== Set problem ==
Reproduce the entries word for word, and omit any picture you find in them.

Parts and joints as JSON:
+ + + + +

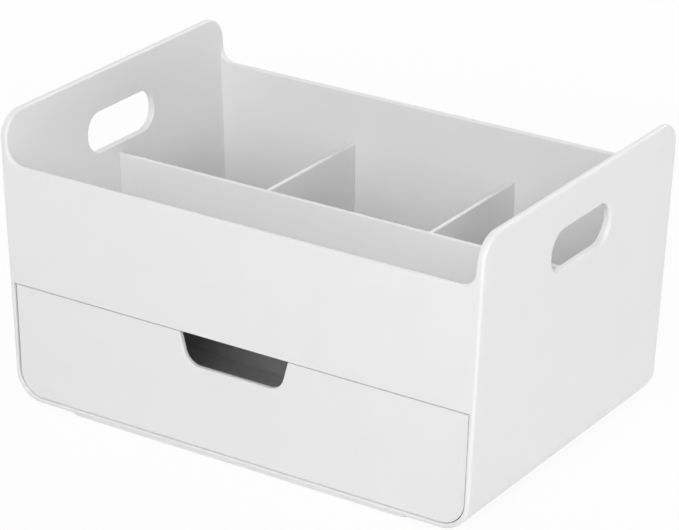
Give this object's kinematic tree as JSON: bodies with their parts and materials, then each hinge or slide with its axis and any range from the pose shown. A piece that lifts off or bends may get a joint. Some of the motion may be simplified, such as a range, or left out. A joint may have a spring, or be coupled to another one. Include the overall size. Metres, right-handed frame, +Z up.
{
  "type": "desk organizer with drawer",
  "caption": "Open-top desk organizer: wide front compartment, deep rear cells, raised side walls with handle slots, and a wide drawer with a finger notch.",
  "frame": {"origin": "middle of the footprint on the desk, at the level of the pads' undersides", "axes": "+Z up, +X to the right across the drawer front, the drawer opens towards -Y"},
  "size_m": [0.2614, 0.1744, 0.1443],
  "materials": {
    "white_plastic": "fine satin, injection moulded",
    "pad_rubber": "matt"
  },
  "bodies": {
    "body": {"case": "white_plastic", "long_divider": "white_plastic", "cross_divider_left": "white_plastic", "cross_divider_right": "white_plastic", "compartment_floor": "white_plastic", "foot_pad_1": "pad_rubber", "foot_pad_2": "pad_rubber", "foot_pad_3": "pad_rubber", "foot_pad_4": "pad_rubber"},
    "drawer": {"drawer": "white_plastic"}
  },
  "joints": [
    {"name": "drawer_slide", "type": "slide", "parent": "body", "child": "drawer", "axis": [0, -1, 0], "range_m": [0, 0.062]}
  ]
}
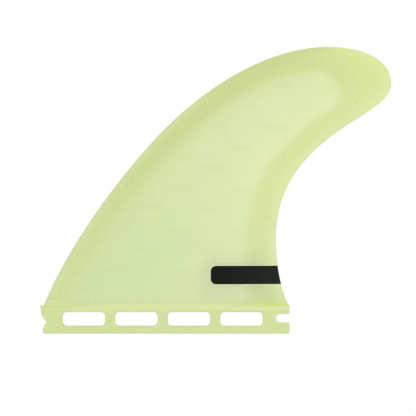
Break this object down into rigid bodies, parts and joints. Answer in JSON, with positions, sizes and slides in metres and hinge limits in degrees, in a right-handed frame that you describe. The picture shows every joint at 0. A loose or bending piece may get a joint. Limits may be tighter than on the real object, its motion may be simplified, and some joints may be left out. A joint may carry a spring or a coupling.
{
  "type": "surfboard fin",
  "caption": "Pale green translucent side fin for a surfboard: raked foiled blade with a hexagonal-cell core, on a single slotted base tab.",
  "frame": {"origin": "middle of the base tab's length and thickness, in the plane of the board's bottom where the blade meets the tab", "axes": "+X back towards the trailing edge and the raked tip, +Y out of the flat inside face, +Z away from the board along the blade"},
  "size_m": [0.1614, 0.007, 0.1318],
  "materials": {
    "laminate": "translucent pale yellow-green glass-fibre laminate, satin, moulded",
    "core": "pale resin-soaked core sheet with hexagonal cells",
    "label": "black printed film under clear resin"
  },
  "bodies": {
    "root": {"fin_laminate": "laminate", "core_panel": "core", "label_film": "label"}
  },
  "joints": []
}
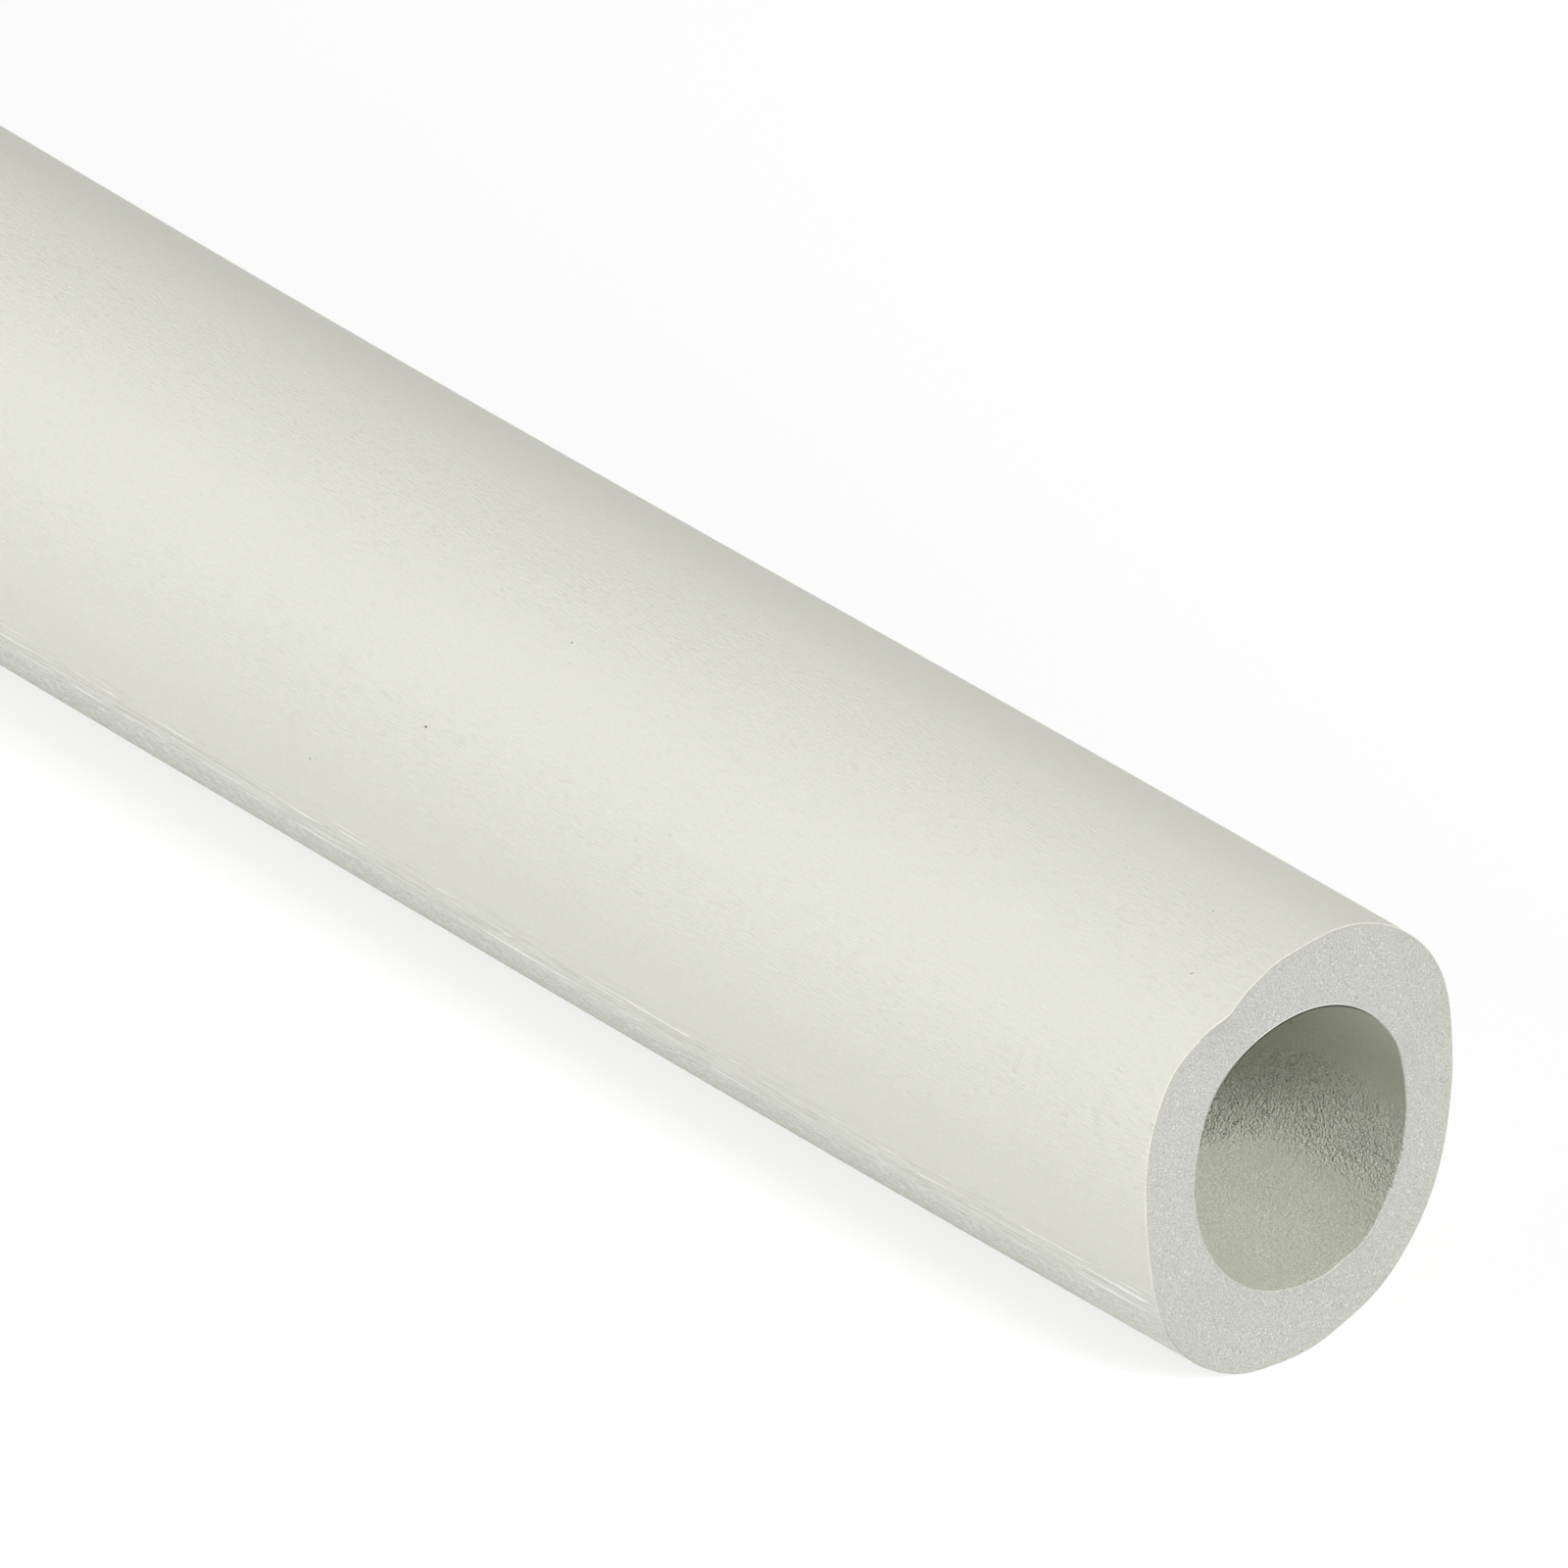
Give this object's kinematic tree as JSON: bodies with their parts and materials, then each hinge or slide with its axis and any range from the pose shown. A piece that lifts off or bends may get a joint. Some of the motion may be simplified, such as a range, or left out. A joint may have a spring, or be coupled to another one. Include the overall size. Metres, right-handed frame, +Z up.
{
  "type": "foam pipe insulation",
  "caption": "Straight length of closed-cell foam tube that is pushed over a pipe from its end to keep the heat or cold in; one end is square, the other is cut by hand.",
  "frame": {"origin": "middle of the underside: half-way along the tube and across it, at the height of the flat that it lies on", "axes": "+X along the tube from its square end towards its hand-cut end, +Z up, +Y across"},
  "size_m": [0.5034, 0.0534, 0.0535],
  "materials": {
    "foam": "matt off-white closed-cell foam with a smooth extruded skin; the cut ends show fine open cells"
  },
  "bodies": {
    "root": {"insulation_tube": "foam"}
  },
  "joints": []
}
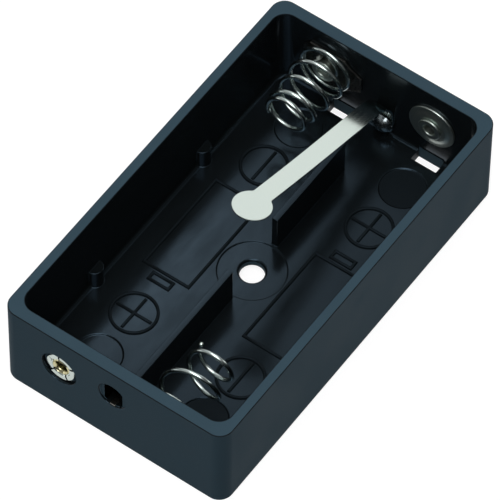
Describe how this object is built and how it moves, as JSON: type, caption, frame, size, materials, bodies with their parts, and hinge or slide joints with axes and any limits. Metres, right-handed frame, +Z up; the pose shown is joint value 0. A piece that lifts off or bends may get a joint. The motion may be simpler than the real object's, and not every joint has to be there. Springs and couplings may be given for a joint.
{
  "type": "cylindrical cell holder",
  "caption": "Open moulded battery holder for cylindrical cells side by side, with riveted contacts, coil springs, a solder terminal and a sprung retaining strap.",
  "frame": {"origin": "middle of the base's outline, on the base", "axes": "+X across the width to the right seen from the solder terminals, +Y along the length towards the strap's rivet, +Z up out of the open tray"},
  "size_m": [0.034, 0.06, 0.0187],
  "materials": {
    "moulded_plastic": "glossy inside, satin outside, black",
    "nickel_plate": "nickel plated sheet steel",
    "spring_wire": "bright nickel plated wire",
    "strap_steel": "bright rolled spring steel",
    "rivet_metal": "dull plated rivet"
  },
  "bodies": {
    "holder": {"housing": "moulded_plastic", "link_strip": "nickel_plate", "back_spring_plate": "nickel_plate", "back_spring_eyelet": "nickel_plate", "right_disc": "nickel_plate", "right_disc_eyelet": "nickel_plate", "left_disc": "nickel_plate", "terminal_eyelet": "nickel_plate", "front_spring_plate": "nickel_plate", "front_spring_eyelet": "nickel_plate", "strap_rivet": "rivet_metal"},
    "strap": {"retaining_strap": "strap_steel"},
    "back_coil": {"back_spring": "spring_wire"},
    "front_coil": {"front_spring": "spring_wire"}
  },
  "joints": [
    {"name": "strap_lift", "type": "hinge", "parent": "holder", "child": "strap", "pos_m": [0.00085, 0.0269, 0.0078], "axis": [-1, 0, 0], "range_deg": [-12, 50], "stiffness_Nm_per_rad": 0.07, "deforming": ["retaining_strap"]},
    {"name": "back_spring_press", "type": "slide", "parent": "holder", "child": "back_coil", "axis": [0, 1, 0], "range_m": [0, 0.0045], "stiffness_N_per_m": 1100, "deforming": ["back_spring"]},
    {"name": "front_spring_press", "type": "slide", "parent": "holder", "child": "front_coil", "axis": [0, -1, 0], "range_m": [0, 0.006], "stiffness_N_per_m": 800, "deforming": ["front_spring"]}
  ]
}
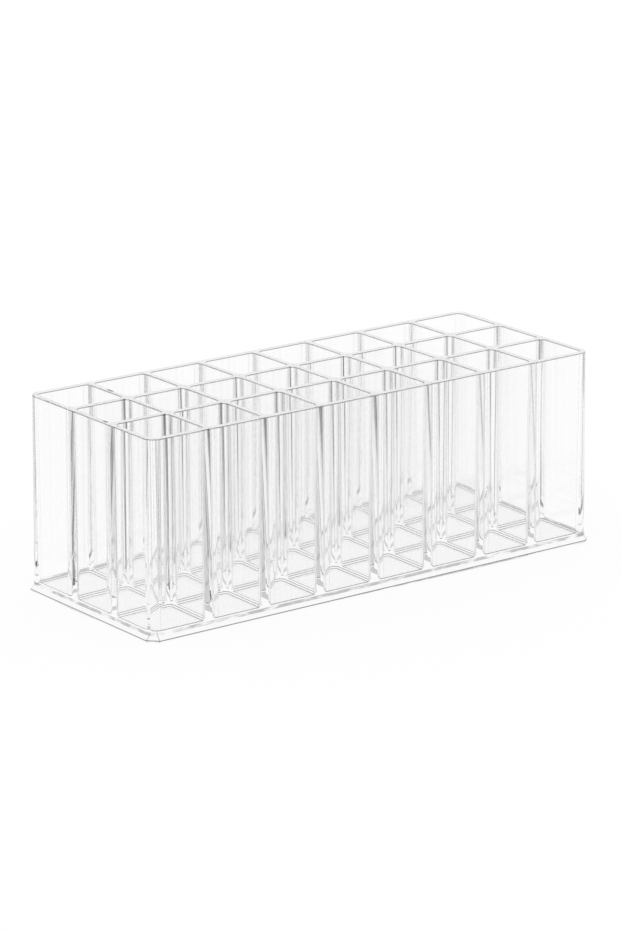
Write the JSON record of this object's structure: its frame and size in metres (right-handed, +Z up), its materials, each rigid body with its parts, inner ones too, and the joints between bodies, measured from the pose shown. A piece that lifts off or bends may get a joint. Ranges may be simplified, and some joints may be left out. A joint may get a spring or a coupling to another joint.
{
  "type": "vanity organizer",
  "caption": "Clear divided vanity organizer: an open-topped block of upright square cells for lipsticks and brushes, with lapped dividers in a drafted shell on a bevelled base tray.",
  "frame": {"origin": "centre of the foot's underside, on the surface the organizer stands on", "axes": "+X along the length, +Y to the back, +Z up to the open rim"},
  "size_m": [0.2222, 0.0886, 0.081],
  "materials": {
    "clear_base": "clear colourless polished plastic",
    "clear_shell": "clear colourless polished plastic",
    "clear_dividers": "clear colourless polished plastic"
  },
  "bodies": {
    "root": {"base_tray": "clear_base", "outer_shell": "clear_shell", "long_divider_front": "clear_dividers", "long_divider_back": "clear_dividers", "cross_divider_1": "clear_dividers", "cross_divider_2": "clear_dividers", "cross_divider_3": "clear_dividers", "cross_divider_4": "clear_dividers", "cross_divider_5": "clear_dividers", "cross_divider_6": "clear_dividers", "cross_divider_7": "clear_dividers"}
  },
  "joints": []
}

+ + + + +

== The completed task ==
Give this object's kinematic tree as JSON: bodies with their parts and materials, then each hinge or slide with its axis and any range from the pose shown. A piece that lifts off or bends may get a joint. Some of the motion may be simplified, such as a range, or left out. A joint may have a spring, or be coupled to another one. Include the overall size. Metres, right-handed frame, +Z up.
{
  "type": "desk organizer with drawer",
  "caption": "Open-top desk organizer: wide front compartment, deep rear cells, raised side walls with handle slots, and a wide drawer with a finger notch.",
  "frame": {"origin": "middle of the footprint on the desk, at the level of the pads' undersides", "axes": "+Z up, +X to the right across the drawer front, the drawer opens towards -Y"},
  "size_m": [0.2614, 0.1744, 0.1443],
  "materials": {
    "white_plastic": "fine satin, injection moulded",
    "pad_rubber": "matt"
  },
  "bodies": {
    "body": {"case": "white_plastic", "long_divider": "white_plastic", "cross_divider_left": "white_plastic", "cross_divider_right": "white_plastic", "compartment_floor": "white_plastic", "foot_pad_1": "pad_rubber", "foot_pad_2": "pad_rubber", "foot_pad_3": "pad_rubber", "foot_pad_4": "pad_rubber"},
    "drawer": {"drawer": "white_plastic"}
  },
  "joints": [
    {"name": "drawer_slide", "type": "slide", "parent": "body", "child": "drawer", "axis": [0, -1, 0], "range_m": [0, 0.062]}
  ]
}
Break this object down into rigid bodies, parts and joints. Answer in JSON, with positions, sizes and slides in metres and hinge limits in degrees, in a right-handed frame that you describe. The picture shows every joint at 0. A loose or bending piece may get a joint. Limits may be tighter than on the real object, its motion may be simplified, and some joints may be left out. A joint may carry a spring or a coupling.
{
  "type": "surfboard fin",
  "caption": "Pale green translucent side fin for a surfboard: raked foiled blade with a hexagonal-cell core, on a single slotted base tab.",
  "frame": {"origin": "middle of the base tab's length and thickness, in the plane of the board's bottom where the blade meets the tab", "axes": "+X back towards the trailing edge and the raked tip, +Y out of the flat inside face, +Z away from the board along the blade"},
  "size_m": [0.1614, 0.007, 0.1318],
  "materials": {
    "laminate": "translucent pale yellow-green glass-fibre laminate, satin, moulded",
    "core": "pale resin-soaked core sheet with hexagonal cells",
    "label": "black printed film under clear resin"
  },
  "bodies": {
    "root": {"fin_laminate": "laminate", "core_panel": "core", "label_film": "label"}
  },
  "joints": []
}
Give this object's kinematic tree as JSON: bodies with their parts and materials, then each hinge or slide with its axis and any range from the pose shown. A piece that lifts off or bends may get a joint. Some of the motion may be simplified, such as a range, or left out. A joint may have a spring, or be coupled to another one. Include the overall size. Metres, right-handed frame, +Z up.
{
  "type": "foam pipe insulation",
  "caption": "Straight length of closed-cell foam tube that is pushed over a pipe from its end to keep the heat or cold in; one end is square, the other is cut by hand.",
  "frame": {"origin": "middle of the underside: half-way along the tube and across it, at the height of the flat that it lies on", "axes": "+X along the tube from its square end towards its hand-cut end, +Z up, +Y across"},
  "size_m": [0.5034, 0.0534, 0.0535],
  "materials": {
    "foam": "matt off-white closed-cell foam with a smooth extruded skin; the cut ends show fine open cells"
  },
  "bodies": {
    "root": {"insulation_tube": "foam"}
  },
  "joints": []
}
Describe how this object is built and how it moves, as JSON: type, caption, frame, size, materials, bodies with their parts, and hinge or slide joints with axes and any limits. Metres, right-handed frame, +Z up; the pose shown is joint value 0. A piece that lifts off or bends may get a joint. The motion may be simpler than the real object's, and not every joint has to be there. Springs and couplings may be given for a joint.
{
  "type": "cylindrical cell holder",
  "caption": "Open moulded battery holder for cylindrical cells side by side, with riveted contacts, coil springs, a solder terminal and a sprung retaining strap.",
  "frame": {"origin": "middle of the base's outline, on the base", "axes": "+X across the width to the right seen from the solder terminals, +Y along the length towards the strap's rivet, +Z up out of the open tray"},
  "size_m": [0.034, 0.06, 0.0187],
  "materials": {
    "moulded_plastic": "glossy inside, satin outside, black",
    "nickel_plate": "nickel plated sheet steel",
    "spring_wire": "bright nickel plated wire",
    "strap_steel": "bright rolled spring steel",
    "rivet_metal": "dull plated rivet"
  },
  "bodies": {
    "holder": {"housing": "moulded_plastic", "link_strip": "nickel_plate", "back_spring_plate": "nickel_plate", "back_spring_eyelet": "nickel_plate", "right_disc": "nickel_plate", "right_disc_eyelet": "nickel_plate", "left_disc": "nickel_plate", "terminal_eyelet": "nickel_plate", "front_spring_plate": "nickel_plate", "front_spring_eyelet": "nickel_plate", "strap_rivet": "rivet_metal"},
    "strap": {"retaining_strap": "strap_steel"},
    "back_coil": {"back_spring": "spring_wire"},
    "front_coil": {"front_spring": "spring_wire"}
  },
  "joints": [
    {"name": "strap_lift", "type": "hinge", "parent": "holder", "child": "strap", "pos_m": [0.00085, 0.0269, 0.0078], "axis": [-1, 0, 0], "range_deg": [-12, 50], "stiffness_Nm_per_rad": 0.07, "deforming": ["retaining_strap"]},
    {"name": "back_spring_press", "type": "slide", "parent": "holder", "child": "back_coil", "axis": [0, 1, 0], "range_m": [0, 0.0045], "stiffness_N_per_m": 1100, "deforming": ["back_spring"]},
    {"name": "front_spring_press", "type": "slide", "parent": "holder", "child": "front_coil", "axis": [0, -1, 0], "range_m": [0, 0.006], "stiffness_N_per_m": 800, "deforming": ["front_spring"]}
  ]
}
Write the JSON record of this object's structure: its frame and size in metres (right-handed, +Z up), its materials, each rigid body with its parts, inner ones too, and the joints between bodies, measured from the pose shown. A piece that lifts off or bends may get a joint. Ranges may be simplified, and some joints may be left out. A joint may get a spring or a coupling to another joint.
{
  "type": "vanity organizer",
  "caption": "Clear divided vanity organizer: an open-topped block of upright square cells for lipsticks and brushes, with lapped dividers in a drafted shell on a bevelled base tray.",
  "frame": {"origin": "centre of the foot's underside, on the surface the organizer stands on", "axes": "+X along the length, +Y to the back, +Z up to the open rim"},
  "size_m": [0.2222, 0.0886, 0.081],
  "materials": {
    "clear_base": "clear colourless polished plastic",
    "clear_shell": "clear colourless polished plastic",
    "clear_dividers": "clear colourless polished plastic"
  },
  "bodies": {
    "root": {"base_tray": "clear_base", "outer_shell": "clear_shell", "long_divider_front": "clear_dividers", "long_divider_back": "clear_dividers", "cross_divider_1": "clear_dividers", "cross_divider_2": "clear_dividers", "cross_divider_3": "clear_dividers", "cross_divider_4": "clear_dividers", "cross_divider_5": "clear_dividers", "cross_divider_6": "clear_dividers", "cross_divider_7": "clear_dividers"}
  },
  "joints": []
}